When an employer uses a staffing agency to supply workers, making the determination as to who is a common law employee becomes more complex. However, the final rules allow for some relief for an employer who might otherwise incur the pay-or-play penalties with respect to workers hired through staffing agencies that are reclassified by the IRS as common law employees of the client employer.

Generally, a worker providing services to an employer is a common law employee if the employer has the authority to direct and control the manner in which services will be performed.

The IRS sets out three main categories of facts that it will consider to determine whether a person is a common law employee or an independent contractor:

  • Behavioral control;
  • Financial control; and
  • Facts about the relationship.

 

Staffing agency conundrum

But the line blurs when contracting with a staffing agency. In many of these contracts, the workers are often characterized as employees of the staffing agency or jointly employed by the staffing agency and the company client.

The IRS has stated in a Q&A section on its website that the terms used by the parties to such a contract are only one of many facts that will be examined to determine who is the common law employer for ACA purposes.

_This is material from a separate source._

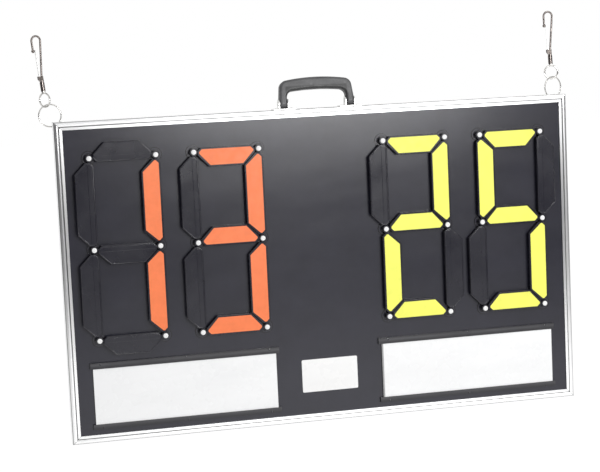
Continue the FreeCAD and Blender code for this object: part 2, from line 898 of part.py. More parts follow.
def handle_brackets():
    """Pressed steel brackets with two ears each, riveted to the top rail."""
    body = shape_for("handle_bracket_shape")
    reach = tab_centre + s.bracket_tab / 2
    plate = sketch_on(body, "XY_Plane", "plate")
    rectangle(plate, -reach, -s.bracket_depth / 2, reach, s.bracket_depth / 2)
    pad(body, plate, s.bracket_plate)
    for name, lift in (("inner_ear", -(ear_inside + s.bracket_ear)), ("outer_ear", ear_inside)):
        ear = sketch_on(body, "YZ_Plane", name, lift)
        outline(ear, [
            (s.ear_radius, 0), (s.ear_radius, pivot_rise, 0, pivot_rise + s.ear_radius),
            (-s.ear_radius, pivot_rise), (-s.ear_radius, 0),
        ])
        pad(body, ear, s.bracket_ear)
    bores = sketch_on(body, "YZ_Plane", "bores")
    circle(bores, 0, pivot_rise, s.handle_pin_radius + s.handle_pin_play)
    pocket(body, bores, both=True)
    holes = sketch_on(body, "XY_Plane", "holes")
    for side in (-1, 1):
        circle(holes, tab_centre * side, 0, s.bracket_rivet_radius + s.hole_play)
    pocket(body, holes, both=True)
    copies("handle_brackets", body, [(leg_centre * side, 0, s.board_height) for side in (-1, 1)])


def handle_pins():
    body = shape_for("handle_pin_shape")
    grip = ear_inside + s.bracket_ear
    head = grip + s.pin_head_height
    drawn = sketch_on(body, "XY_Plane", "section")
    outline(drawn, [
        (-head, 0),
        (-head, s.handle_pin_radius),
        (-grip - s.pin_head_height / 2, s.pin_head_radius),
        (-grip, s.pin_head_radius),
        (-grip, s.handle_pin_radius),
        (grip, s.handle_pin_radius),
        (grip, s.pin_head_radius),
        (grip + s.pin_head_height / 2, s.pin_head_radius),
        (head, s.handle_pin_radius),
        (head, 0),
    ])
    revolve(body, drawn, "H_Axis")
    up = s.board_height + pivot_rise
    copies("handle_pins", body, [(leg_centre * side, 0, up) for side in (-1, 1)])


def bracket_rivets():
    body = shape_for("bracket_rivet_shape")
    drawn = sketch_on(body, "XZ_Plane", "section")
    top = s.bracket_plate
    outline(drawn, [
        (0, top + s.bracket_rivet_rise),
        (0, -s.outer_wall - s.blind_head_height),
        (s.blind_head_radius, -s.outer_wall - s.blind_head_height / 2),
        (s.blind_head_radius, -s.outer_wall),
        (s.bracket_rivet_radius, -s.outer_wall),
        (s.bracket_rivet_radius, top),
        (s.bracket_rivet_head, top),
        (s.bracket_rivet_head, top + s.bracket_rivet_rise / 2),
    ])
    revolve(body, drawn)
    copies("bracket_rivets", body, [(across, 0, s.board_height) for across in bracket_rivet_places()])


def wire_ring(body, role, name, lift, across, up, wire, axis):
    """A round wire turned into a closed ring about one of the sketch's axes."""
    drawn = sketch_on(body, role, name, lift)
    circle(drawn, across, up, wire)
    revolve(body, drawn, axis)


def hanger_eyes():
    """Screw eyes that stand out behind the frame, with their loops square to the board."""
    body = shape_for("hanger_eye_shape")
    wire_ring(body, "XY_Plane", "loop", 0, 0, s.eye_radius, s.eye_wire, "H_Axis")
    back = -s.eye_reach
    drawn = sketch_on(body, "XY_Plane", "shank")
    outline(drawn, [
        (0, -s.eye_radius),
        (0, back - s.eye_grip),
        (s.eye_shank, back - s.eye_grip),
        (s.eye_shank, back),
        (s.eye_collar, back),
        (s.eye_collar, back + s.eye_collar_height / 2),
        (s.eye_shank, back + s.eye_collar_height),
        (s.eye_neck, -s.eye_radius),
    ])
    revolve(body, drawn)
    copies("hanger_eyes", body, [(eye_across * side, eye_back, eye_up) for side in (-1, 1)])


def chain(name, side):
    """Where one hanging chain lies: the placements of its ring, its swivel eye and its hook with the gate."""
    angles = ("ring_turn", "ring_lean", "swivel_turn", "hook_turn", "hook_lean")
    ring_turn, ring_lean, swivel_turn, hook_turn, hook_lean = [
        amount_of(getattr(s, f"{name}_{angle}")) for angle in angles
    ]
    in_ring = about_z(ring_turn).multiply(about_y(-ring_lean))
    to_seat = s.eye_radius - s.eye_wire - s.ring_wire - s.link_gap
    to_link = s.ring_radius - s.ring_wire - s.swivel_wire - s.link_gap
    seat = Vector(amount_of(eye_across) * side, amount_of(eye_back), amount_of(eye_up + to_seat))
    centre = seat + in_ring.multVec(Vector(0, 0, amount_of(s.ring_radius)))
    link = centre + in_ring.multVec(Vector(0, 0, amount_of(to_link)))
    lean = about_y(-hook_lean)
    swivel = Placement(link, lean.multiply(about_z(swivel_turn)))
    return Placement(centre, about_z(ring_turn)), swivel, Placement(link, lean.multiply(about_z(hook_turn)))


def link_ring(label, place_in_chain):
    body = body_for(label)
    wire_ring(body, "XY_Plane", "ring", 0, s.ring_radius, 0, s.ring_wire, "V_Axis")
    body.Placement = place_in_chain


def swivel_eye(label, place_in_chain):
    """A round eye whose headed stem turns in the hook's barrel."""
    body = body_for(label)
    wire_ring(body, "XY_Plane", "eye", s.swivel_radius, s.swivel_radius, 0, s.swivel_wire, "V_Axis")
    eye_top = s.swivel_radius * 2
    neck_top = eye_top + s.neck_height
    head = barrel_start + s.barrel_floor + s.head_play
    drawn = sketch_on(body, "XZ_Plane", "stem")
    outline(drawn, [
        (0, eye_top),
        (s.swivel_wire, eye_top),
        (s.neck_radius, neck_top - s.neck_height / 2),
        (s.neck_radius, neck_top),
        (s.stem_radius, neck_top),
        (s.stem_radius, head),
        (s.stem_head_radius, head),
        (s.stem_head_radius, head + s.stem_head_height),
        (0, head + s.stem_head_height),
    ])
    revolve(body, drawn)
    body.Placement = place_in_chain


def hook_path(drawn):
    """The hook's bent wire: a slanting leg, a half round over the top and a short straight end."""
    centre = flat(s.hook_offset, s.hook_height)
    radius = amount_of(s.hook_radius)
    start = flat(0, barrel_end - s.hook_wire)
    sight = centre - start
    bearing = math.atan2(sight.y, sight.x)
    slant = bearing - math.asin(radius / sight.Length)
    touch = centre + Vector(radius * math.sin(slant), -radius * math.cos(slant), 0)
    left = centre - Vector(radius, 0, 0)
    end = flat(s.hook_offset - s.hook_radius, s.hook_end)
    leg = drawn.addGeometry(Part.LineSegment(start, touch), False)
    bow = drawn.addGeometry(Part.Arc(touch, centre + Vector(0, radius, 0), left), False)
    tail = drawn.addGeometry(Part.LineSegment(left, end), False)
    pin(drawn, leg, 1, 0, barrel_end - s.hook_wire)
    pin(drawn, bow, 3, s.hook_offset, s.hook_height)
    tie = drawn.addConstraint(Sketcher.Constraint("Radius", bow, radius))
    bind(drawn, f"Constraints[{tie}]", s.hook_radius)
    drawn.addConstraint(Sketcher.Constraint("Tangent", leg, 2, bow, 1))
    drawn.addConstraint(Sketcher.Constraint("Tangent", bow, 2, tail, 1))
    drawn.addConstraint(Sketcher.Constraint("Vertical", tail))
    tie = drawn.addConstraint(Sketcher.Constraint("DistanceY", tail, 2, amount_of(s.hook_end)))
    bind(drawn, f"Constraints[{tie}]", s.hook_end)


def hook(label, place_in_chain):
    """A snap hook: a barrel that turns on the stem, a bent wire, and a yoke with the gate's pin."""
    body = body_for(label)
    floor_top = barrel_start + s.barrel_floor
    chamber_top = floor_top + s.barrel_chamber
    chamber_radius = s.stem_head_radius + s.head_play
    band = barrel_start + s.barrel_band
    collar = barrel_end - s.barrel_band
    drawn = sketch_on(body, "XZ_Plane", "barrel")
    outline(drawn, [
        (s.stem_radius + s.stem_play, barrel_start),
        (s.barrel_radius, barrel_start),
        (s.barrel_radius, collar),
        (s.barrel_waist, collar),
        (s.barrel_waist, barrel_end),
        (0, barrel_end),
        (0, chamber_top),
        (chamber_radius, chamber_top),
        (chamber_radius, floor_top),
        (s.stem_radius + s.stem_play, floor_top),
    ])
    revolve(body, drawn)
    yoke_top = barrel_end + s.yoke_height
    yoke = sketch_on(body, "XZ_Plane", "yoke")
    outline(yoke, [
        (-s.barrel_waist, barrel_end - s.yoke_slot_floor),
        (s.yoke_right, barrel_end - s.yoke_slot_floor),
        (s.yoke_right, yoke_top),
        (-s.yoke_left, yoke_top),
        (-s.yoke_left, barrel_end + s.yoke_slot_floor),
    ])
    pad(body, yoke, s.yoke_width, both=True)
    path = sketch_on(body, "XZ_Plane", "path")
    hook_path(path)
    section = sketch_on(body, "XY_Plane", "wire", barrel_end - s.hook_wire)
    circle(section, 0, 0, s.hook_wire)
    pipe = body.newObject("PartDesign::AdditivePipe", f"{body.Name}_bent_wire")
    pipe.Profile = section
    pipe.Spine = (path, ["Edge1", "Edge2", "Edge3"])
    slot = sketch_on(body, "XZ_Plane", "slot")
    slot_floor = barrel_end + s.yoke_slot_floor
    rectangle(slot, -(s.yoke_left + s.overrun), slot_floor, -s.yoke_slot_side, yoke_top + s.overrun)
    pocket(body, slot, s.gate_width + s.gate_side_play * 2, both=True)
    gate_pin = sketch_on(body, "XZ_Plane", "gate_pin")
    circle(gate_pin, -s.gate_pivot_side, gate_pivot_up, s.gate_pin)
    pad(body, gate_pin, s.yoke_width, both=True)
    knob = body.newObject("PartDesign::AdditiveSphere", f"{body.Name}_knob")
    knob.AttachmentSupport = [(origin_plane(body, "XY_Plane"), "")]
    knob.MapMode = "FlatFace"
    bind(knob, "Radius", s.knob_radius)
    bind(knob, "AttachmentOffset.Base.x", s.hook_offset - s.hook_radius)
    bind(knob, "AttachmentOffset.Base.z", s.hook_end)
    body.Placement = place_in_chain


def gate(label, hook_place):
    """The hook's spring gate: a narrow strip with an eye round the yoke's pin."""
    body = body_for(label)
    strip = sketch_on(body, "XZ_Plane", "strip")
    rectangle(strip, -s.gate_thickness / 2, 0, s.gate_thickness / 2, s.gate_length)
    pad(body, strip, s.gate_width, both=True)
    eye = sketch_on(body, "XZ_Plane", "eye")
    circle(eye, 0, 0, s.gate_eye)
    pad(body, eye, s.gate_width, both=True)
    bore = sketch_on(body, "XZ_Plane", "bore")
    circle(bore, 0, 0, s.gate_pin + s.gate_pin_play)
    pocket(body, bore, both=True)
    pivot = Vector(-amount_of(s.gate_pivot_side), 0, amount_of(gate_pivot_up))
    body.Placement = hook_place.multiply(Placement(pivot, Rotation()))


def check():
    """Stops where a feature has failed or a sub-part's shape is missing or broken."""
    for item in doc.Objects:
        if "Invalid" in item.State or "Error" in item.State:
            raise RuntimeError(f"{item.Label} has failed: {item.State}")
    for label, item in nodes.items():
        if item.Shape.isNull() or not item.Shape.isValid():
            raise RuntimeError(f"{label} has no valid shape")


rail("frame_top", s.board_width, s.board_height / 2, 0)
rail("frame_bottom", s.board_width, s.board_height / 2, 0)
rail("frame_left", s.board_height, s.board_width / 2, 1)
rail("frame_right", s.board_height, s.board_width / 2, -1)
corner_keys()
corner_screws()
panel()
hubs()
hub_screws()
flaps()
name_plates()
channel_rivets()
rounded_plate(
    "label_plate", s.label_width / 2, s.label_low_edge, s.label_low_edge + s.label_height,
    panel_front, s.label_thickness, s.label_corner,
)
handle()
handle_brackets()
handle_pins()
bracket_rivets()
hanger_eyes()
for name, side in (("left", -1), ("right", 1)):
    ring_place, swivel_place, hook_place = chain(name, side)
    link_ring(f"link_ring_{name}", ring_place)
    swivel_eye(f"swivel_eye_{name}", swivel_place)
    hook(f"hook_{name}", hook_place)
    gate(f"gate_{name}", hook_place)

doc.recompute()
check()
os.makedirs("parts", exist_ok=True)
for label, item in nodes.items():
    item.Shape.exportStep(f"parts/{label}.step")
    volume = item.Shape.Volume / CUBIC_MM_IN_CUBIC_CM
    print(f"{label}: {len(item.Shape.Solids)} solids, {volume:.2f} cm3")
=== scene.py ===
import json
import math

import bmesh
import bpy
from mathutils import Matrix, Vector


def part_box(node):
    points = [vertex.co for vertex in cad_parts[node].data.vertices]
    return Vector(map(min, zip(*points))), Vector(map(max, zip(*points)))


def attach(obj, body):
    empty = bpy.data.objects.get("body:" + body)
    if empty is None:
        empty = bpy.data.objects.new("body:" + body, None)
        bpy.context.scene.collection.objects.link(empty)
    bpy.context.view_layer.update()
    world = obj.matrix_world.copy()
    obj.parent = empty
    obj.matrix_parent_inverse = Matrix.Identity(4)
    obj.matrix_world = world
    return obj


# The looks of a portable flip-segment scoreboard, in metres. X points to the viewer's right, Y away from the
# viewer, Z up. The origin is the centre of the bottom rail's underside.

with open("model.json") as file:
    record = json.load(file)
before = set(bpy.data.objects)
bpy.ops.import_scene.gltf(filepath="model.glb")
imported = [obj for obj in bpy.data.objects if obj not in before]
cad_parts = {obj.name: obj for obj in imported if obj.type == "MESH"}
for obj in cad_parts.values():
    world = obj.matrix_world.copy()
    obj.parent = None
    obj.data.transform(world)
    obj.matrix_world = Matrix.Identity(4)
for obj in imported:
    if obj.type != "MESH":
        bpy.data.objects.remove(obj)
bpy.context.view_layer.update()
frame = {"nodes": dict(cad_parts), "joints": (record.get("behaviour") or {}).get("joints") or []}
nodes = frame["nodes"]
MM = 0.001

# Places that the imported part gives. A hub stands where a column of upright hinges meets a row of level ones.
board_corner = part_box("frame_top")[1]
board_half_width = board_corner[0]
board_half_height = board_corner[2] / 2
panel_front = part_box("panel")[0][1]
guest_plate_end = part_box("name_plate_guest")[0][0]
flap_hinges = [joint for joint in frame["joints"] if joint["child"].startswith("flap_")]
upright_hinges = [joint for joint in flap_hinges if abs(joint["axis"][2]) > 0.5]
level_hinges = [joint for joint in flap_hinges if abs(joint["axis"][0]) > 0.5]
hub_columns = sorted({abs(joint["pos_m"][0]) for joint in upright_hinges})
hub_rows = sorted({joint["pos_m"][2] for joint in level_hinges})
segment_width = hub_columns[1] - hub_columns[0]
segment_height = hub_rows[1] - hub_rows[0]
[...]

Because employers do not offer health coverage to workers supplied by staffing agencies, if the IRS decides to classify them as common law employees it could trigger liability ACA penalties.

For example, an employer who offers coverage to 96 out of 100 full-time employees would not owe a penalty under the 95% rule. But if just five additional workers provided by a staffing agency are later determined to actually be common law employees of the employer, the employer could owe a penalty of $150,000 ($2,000 multiplied by 75, which is the number of full-time employees, less 30).

 

What you should do
One bit of good news is that final ACA regulations allow employers to take credit for an offer of coverage made by a staffing agency only if the firm pays the staffing agency more for a worker who accepts the offer of coverage than the employer would pay if the worker did not accept the offer.

If you have not done so, make sure that your staffing agency contract explicitly addresses this issue in a line item.

The typical staffing agency contract prior to the ACA did not include provisions for distinguishing offers of coverage.

You will want to consider how many staffing agency workers typically are part of your workforce to determine whether ACA penalties may be triggered.

Finally, you should review and, if necessary, amend your agreements with staffing agencies to take advantage of the protection offered by the ACA regulations.